In the spirit of social invention, one of their first steps was to try to break through the barriers that had traditionally separated thinkers and doers. Thus, the institute soon became a center of what Raskin called "passionate scholarship", reinforcing values held by front-line activists and encouraging scholars to become involved politically. As Raskin wrote in Being and Doing, "Taking personal risk is the way of maintaining relevance to one's intellectual work".
From 1964 when Lyndon Johnson signed the first broad-based civil rights bill to the 1968 assassination of Dr. Martin Luther King, Jr., young civil rights workers such as Robert Parris Moses and Ivanhoe Donaldson came to the institute to reflect and test ideas.
When Johnson sent the first ground troops into battle in Vietnam in 1965, The Viet-Nam Reader, edited by Raskin and professor Bernard Fall, was published, becoming the basic text of the teach-in movement. When over 450,000 US troops were in Vietnam in 1967, Raskin co-authored with Arthur Waskow "A Call to Resist", which became a manifesto against the draft and led to Raskin's indictment with Dr. Benjamin Spock as "co-conspirator"; and, in 1968 when US combat deaths exceeded 19,000, Richard Barnet's Intervention and Revolution was published, serving as a theoretical foundation for the anti-war movement.
In the 1960s and 1970s, the institute became a constant source of social invention and a wellspring of popular culture. IPS fellows and former fellows helped found publications including Mothr Jones, In These Times, Working Papers, and Southern Exposure. Neighborhood projects included co-ops, businesses, a bookstore, a mini-school, and a music center where people who could not afford to buy instruments could use them.
Although the emphasis at the institute was primarily on political issues, IPS also became a center of cultural expression. Under senior fellow Saul Landau numerous documentary films were made, and novelists including Rita Mae Brown found the institute conducive for writing fiction.
IPS became a crossroads where visiting intellectuals, scholars and artists from around the world came to shape humanistic agendas. Leo Szilard, Paul Goodman, and David Riesman were IPS fellows; Hannah Arendt, Hans Morgenthau, and Gunnar Myrdal were seminar leaders and speakers. Students were accepted as well. They attended classes at the IPS Washington School of continuing education and worked as interns. Through an affiliation with the Union Graduate School, the institute also granted PhD degrees.
Across the United States, offshoots of IPS were planted - in Massachusetts, the Cambridge Institute; in San Francisco, the Bay Area Institute; in Atlanta, the Southern Institute; and in Washington DC, the Institute for Local Self-Reliance.
Though IPS eschewed safe positions that would have endeared it to legislators, bureaucrats, and corporate donors, it developed a reputation for thorough research and superior scholarship. Thus, in 1977, fifty-six members of Congress asked for a study of the federal budget. IPS budget studies since then have set forth alternative policies for defense, energy, health, taxation, and other issues.

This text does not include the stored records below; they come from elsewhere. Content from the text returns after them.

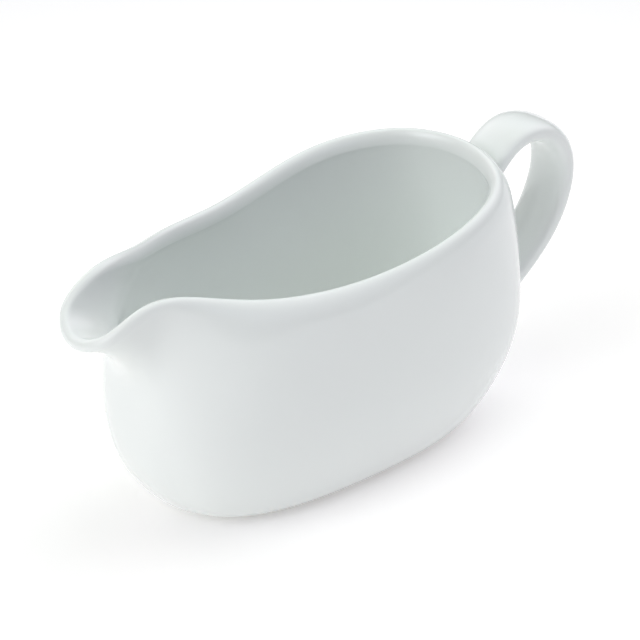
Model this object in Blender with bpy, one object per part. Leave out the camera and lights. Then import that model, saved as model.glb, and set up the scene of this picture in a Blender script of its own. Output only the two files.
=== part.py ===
"""Porcelain gravy boat: a slip-cast vessel with a strap handle that luting slip holds on.

+X points from the bowl to the handle, the pouring lip is at -X and +Z is up. The origin is on the
table, at the middle of the overall length. Shapes are worked out in millimetres around the middle
of the bowl, and an empty at BOWL_MIDDLE_X carries them to their place.
"""

import bpy
import numpy as np
from mathutils import Vector
from mathutils.bvhtree import BVHTree

MM = 0.001
GAP = 0.3                       # clearance between pieces that touch on the fired object

# Vessel body: semi-axes of its oval plan at the belly and of the oval it would close into on top
BOWL_MIDDLE_X = -5.5
BELLY_SEMI_LENGTH = 78.0
BELLY_SEMI_WIDTH = 38.0
TOP_SEMI_LENGTH = 69.0
TOP_SEMI_WIDTH = 47.0
OVAL_POWER = 2.6                # 2 is an ellipse, more is squarer

# Wall profile from the foot's edge to the rim: (share of the oval, share of the rim's height)
FOOT_SHARE = 0.63
PROFILE = ((FOOT_SHARE, 0.0), (0.77, 0.0), (1.0, 0.29), (1.0, 0.56), (1.0, 0.95), (1.0, 1.0))

# Half of the rim, from the back to the tip of the lip: (x, y, height, rim radius, flare power).
# The flare power says how late the wall turns from the oval into the rim's outline.
RIM_HALF = (
    (71.0, 0.0, 89.7, 3.2, 4.5),
    (62.0, 28.0, 89.0, 3.2, 4.5),
    (33.0, 41.5, 85.5, 3.2, 4.5),
    (6.0, 40.5, 80.5, 3.2, 4.5),
    (-15.0, 37.0, 79.0, 3.2, 4.5),
    (-40.0, 33.0, 81.5, 3.1, 4.5),
    (-58.0, 22.5, 84.7, 2.7, 5.0),
    (-76.0, 15.5, 88.7, 2.3, 7.0),
    (-90.5, 15.5, 78.5, 2.0, 8.0),
    (-96.0, 0.0, 71.3, 2.0, 8.0),
)

# Thickness of the clay, and the underside
WALL = 4.6
FLOOR = 6.0
FLOOR_BLEND = 0.25              # share of the height over which the floor thins into the wall
RIM_STEP = 0.15                 # how far the inner wall steps back right under the rounded rim
RIM_STEP_END = 3.5              # depth below the rim's edge where that step is over
RIM_TAPER = 40.0                # depth over which the rest of the rim's thickness is lost
FOOT_RING_WIDTH = 5.0
RECESS_DEPTH = 2.0
RECESS_SLOPE = 1.5

# Handle: centreline (x, z) in the plane of symmetry, and the strap's section
HANDLE_LINE = (
    (66.0, 76.0),
    (75.5, 91.0),
    (90.0, 92.5),
    (102.3, 82.8),
    (103.5, 63.0),
    (90.0, 43.5),
    (67.0, 29.5),
)
STRAP_HALF_WIDTH = 9.0
STRAP_HALF_THICKNESS = (3.5, 4.0, 4.4)      # at the top root, halfway and at the bottom root
STRAP_POWER = 2.5

# Luting slip: a fillet ring around each root of the handle
FILLET_REACH = (3.0, 4.5)       # along the strap and along the wall, at the top and bottom root
FILLET_EDGE = 0.5               # thickness of its two edges
FILLET_LIFT = 0.15              # more clearance, where its facets bridge a bend of the wall
FILLET_SAG = 0.62               # how hollow it is: 0 is a straight chamfer, 1 touches the corner

# Mesh density
COLUMNS = 72
WALL_ROWS = 16
RIM_ROWS = 5
INNER_ROWS = 12
STRAP_COLUMNS = 24
STRAP_ROWS = 24
FILLET_STEPS = 4
CAP_RINGS = (0.7, 0.4)
NUDGE = 1e-4                    # parameter step that a surface normal is measured over

GLAZE_COLOUR = (0.86, 0.88, 0.88, 1.0)
GLAZE_ROUGHNESS = 0.12


def spline_weights(knots, t):
    """Weights of a cubic B-spline's control points at the parameters t."""
    weights = [np.where((low <= t) & (t < high), 1.0, 0.0) for low, high in zip(knots, knots[1:])]
    for degree in (1, 2, 3):
        raised = []
        for i in range(len(weights) - 1):
            rise = knots[i + degree] - knots[i]
            fall = knots[i + degree + 1] - knots[i + 1]
            weight = np.zeros_like(t)
            if rise > 0:
                weight += weights[i] * (t - knots[i]) / rise
            if fall > 0:
                weight += weights[i + 1] * (knots[i + degree + 1] - t) / fall
            raised.append(weight)
        weights = raised
    return np.array(weights)


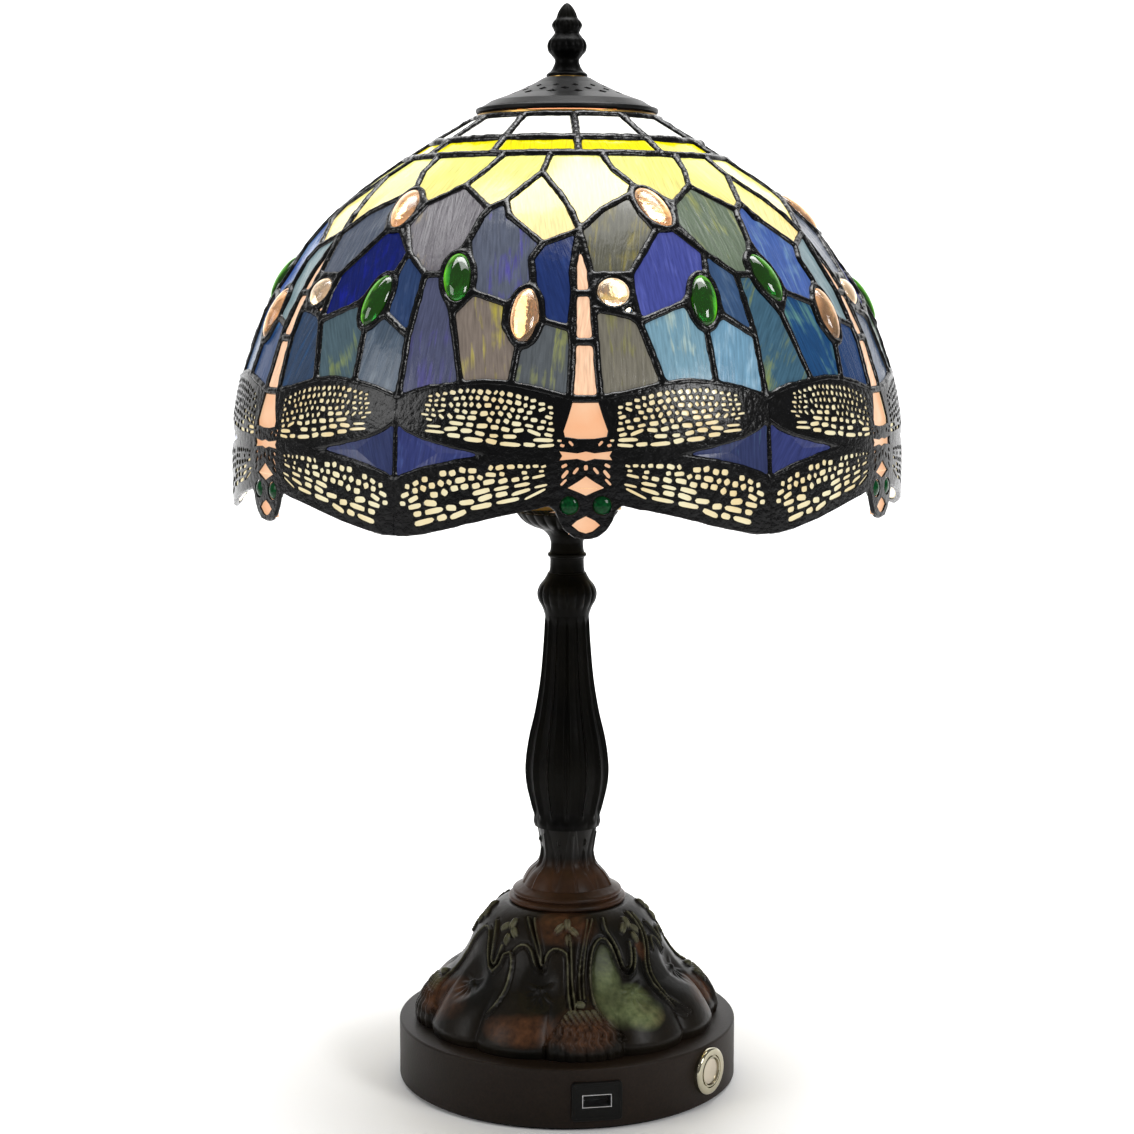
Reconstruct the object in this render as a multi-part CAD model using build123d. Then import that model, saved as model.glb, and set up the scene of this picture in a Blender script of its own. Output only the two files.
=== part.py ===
from build123d import *
import os
from math import sin, cos, radians, sqrt

# Leaded-glass table lamp: a round powered base, a cast foot and fluted stem, a lamp holder with a
# wire bow, and a domed shade of six dragonflies under a pierced cap and a screwed finial.
# Millimetres. Z is the lamp's axis, Z = 0 is the table, the socket for charging faces -Y.
# An angle THETA is measured from the front (-Y) towards +X; S is the length along the dome from its hem.

os.makedirs("parts", exist_ok=True)

# ---- driving dimensions -------------------------------------------------------------------------
SHADE_R = 152.8              # widest outside radius of the shade
SHADE_PHASE = 2.8            # how far the front dragonfly is turned from the front
DRAGONFLIES = 6
PITCH = 360 / DRAGONFLIES
HEM_Z = 260.0                # height at which the dome's length S starts
SHELL_T = 4.4                # depth of the soldered web
GLASS_T = 3.0
GLASS_DEPTH = 2.2            # from the outside of the web to the middle of the glass
LEAD = 1.25                  # half the width of a soldered seam
APERTURE_R = 42.0            # radius of the dome's top edge

BASE_R = 79.0
PAD_T = 1.5
BASE_TOP = 28.5
WALL = 2.8
COVER_T = 2.5
COVER_TOP = PAD_T + COVER_T

ROD_R = 4.9
ROD_BORE = 3.3
BORE_R = 5.3                 # clearance hole for the rod through every casting
ROD_LOW = 17.0
ROD_TOP = 276.0

COLLAR_Z = 84.0
WAIST_Z = 92.0
STEM_Z = 119.5
KNOP_Z = 219.0
NECK_Z = 238.5
CUP_Z = 252.5
CUP_TOP = 267.0

USB_THETA = 9.6
USB_Z = 13.75
BUTTON_THETA = 53.9
BUTTON_Z = 16.4
BUTTON_TRAVEL = 1.5

HOLDER_Z = 269.5             # underside of the lamp holder
HARP_X = 46.0                # half the width of the wire bow
HARP_WIRE_R = 1.6
HARP_TOP = 456.2
CAP_TOP = 462.4
FINIAL_TOP = 495.5


# ---- shared shapes ------------------------------------------------------------------------------
def ring(outer_r, inner_r, low, high):
    """A flat ring about Z from height low to height high."""
    body = Pos(0, 0, low) * extrude(Circle(outer_r) - Circle(inner_r), high - low)
    return body


def disc(radius, low, high):
    """A plain disc about Z."""
    return Pos(0, 0, low) * extrude(Circle(radius), high - low)


def turned(profile):
    """A solid of revolution from a closed outline of (radius, height) points."""
    outline = Polyline([(r, 0, z) for r, z in profile], close=True)
    return revolve(make_face(outline), axis=Axis.Z)


def smooth_casting(outside, bore):
    """A solid casting: a smooth outside through (radius, height) points, bored for the rod."""
    (r_low, z_low), (r_high, z_high) = outside[0], outside[-1]
    skin = Spline([(r, 0, z) for r, z in outside])
    rest = Polyline([(r_high, 0, z_high), (bore, 0, z_high), (bore, 0, z_low), (r_low, 0, z_low)])
    return revolve(make_face([skin, rest]), axis=Axis.Z)


def around(shape, theta):
    """Turn a shape made at the front (-Y) to the angle theta."""
    return Rot(0, 0, theta) * shape


def radial_rod(radius, inner, outer, z):
    """A cylinder along the front radius, from distance inner to distance outer."""
    middle = (inner + outer) / 2
    return Pos(0, -middle, z) * Rot(90, 0, 0) * Cylinder(radius, outer - inner)


def radial_block(width, height, inner, outer, z, corner=0.0, x=0.0):
    """A block along the front radius, with rounded long edges."""
    block = Pos(x, -(inner + outer) / 2, z) * Box(width, outer - inner, height)
    if corner:
        block = fillet(block.edges().filter_by(Axis.Y), corner)
    return block


def hexagon(across_flats, low, high):
    """A hexagonal nut blank about Z."""
    flat = RegularPolygon(across_flats / 2, 6, major_radius=False)
    return Pos(0, 0, low) * extrude(flat, high - low)


def screw_points():
    """Where the four cover screws stand, clear of the button and the charging socket."""
    return [(54 * sin(radians(t)), -54 * cos(radians(t))) for t in (-35, 88, 165, -105)]


parts = {}

# ---- powered base -------------------------------------------------------------------------------
USB_BEZEL = (22.5, 17.5)
BEZEL_CORNER = 2.5
BOSS_R = 4.0
SCREW_R = 1.5

case = disc(BASE_R, PAD_T, BASE_TOP)
case = chamfer(case.edges().group_by(Axis.Z)[-1], 1.0)
case -= disc(BASE_R - WALL, PAD_T, BASE_TOP - 3.0)
case -= disc(BORE_R, PAD_T, BASE_TOP)
for x, y in screw_points():
    case += Pos(x, y, 0) * ring(BOSS_R, SCREW_R, COVER_TOP, BASE_TOP - 3.0)
bezel_hole = radial_block(USB_BEZEL[0] - 2.4, USB_BEZEL[1] - 2.4, 70, 82, USB_Z, BEZEL_CORNER - 1.2)
case -= around(bezel_hole, USB_THETA)
case -= around(radial_rod(7.1, 68, 82, BUTTON_Z), BUTTON_THETA)
case -= radial_block(2 * BASE_R, 60, -82, -77.6, 10) & around(radial_rod(8.2, 70, 84, 14), 180)
case -= around(radial_rod(5.2, 70, 84, 14), 180)
parts["base_housing"] = case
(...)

However, as the movements in the 1960s were gradually co-opted by established power, the institute underwent a period of re-evaluation, which spawned the realization that First World policies were inextricably linked to Third World considerations. As part of this shift toward global concerns, IPS started the Transnational Institute in London and Amsterdam in 1973. In 1976, Orlando Letelier, a former minister and ambassador to the United States under the Chilean government of Salvador Allende, became its director.
The shift in focus enabled IPS to retain an intellectual vibrancy and relevance at a time when citizens' groups within the United States, which had sprouted from similar roots, such as the Student Nonviolent Coordinating Committee (SNCC), and Students for a Democratic Society (SDS), were withering. With these groups, the institute was a target of political repression during the Nixon years. For example, under the Haldeman-Ehrlichman-Colson White House, the Internal Revenue Service tried to strangle IPS and other similarly engaged organizations. In addition, according to a House investigating committee, no less than sixty-two informers were assigned by the FBI to infiltrate and spy on the institute in unsuccessful attempts to find incriminating evidence.
Most harmful of all were foreign agents. Orlando Letelier and his colleague Ronni Karpen Moffitt were killed on orders of Chilean dictator Augusto Pinochet on September 21, 1976 at Sheridan Circle in Washington DC. Following the murders, the institute fell, for a while, into a state of painful discord. By 1980, after the government and IPS had pursued investigations, some of the killers were arrested, tried, and convincted.
As the 1980s began, the institute's founders witnessed issues and scenarios they had earlier projected emerge. Their anti-imperialist critiques, for instance, inspired by the Vietnam War, proved accurate in Chile, El Salvador, and Nicaragua; their examination of education and knowledge presaged the current educational crisis; and many of the ideas of the "new abolitionism", first advanced at the institute in the 1960s, were reflected in the nuclear freeze movement.
These and other themes that have been central to the work of IPS are highlighted in each of the four sections of this collection. Part one emphasizes the relationship between economic and human rights - reminiscent of Roosevelt's Four Freedoms - which is a focus of the Transnational Institute. Part two points up the institute's abalyses of the national security state and IPS's longtime opposition to the arms race. Part three addresses domestic crises, including civil rights and women's issues. Part four highlights aspects of the institute's cultural contributions as well as its probings on education and the structure of knowledge.
(The forty-tree works selected from hundreds were restricted either to the period when the authors were at the institute or based on research undertaken at IPS - with a few exceptions. Limitations of space necessitated the exclusions of many other significant writings and the condensation of some selections.)
In the encroaching shadows of Reaganism and the lethargy of the American left, the institute remains a beacon of scholarship and moral resistance. Though it has built an institutionalized structure, IPS holds true to its original conception as an independent academy, where scholars challenge fundamental assumptions and offer new proposals, opposing the traditional role of the academy - to justify and aggrandize power. Entering its third decade, the Institute for Policy Studies emerges in its maturity as idiosyncratic and farsighted, emphathetic and committed, a worthy descendant of the philosophy of Walden Pond.
"If this were 1773, and the city were Boston", the political observer Karl Hess once told the Washingtonian magazine, "the Institute would be holding a seminar on British imperialism. There would be tables and charts to show the injustice of the tax on tea. Probably somebody from the Governor's office would be invited. Then, independent of the Institute, six or seven of the fellows would go out and dump a shipload of tea into Boston Harbor".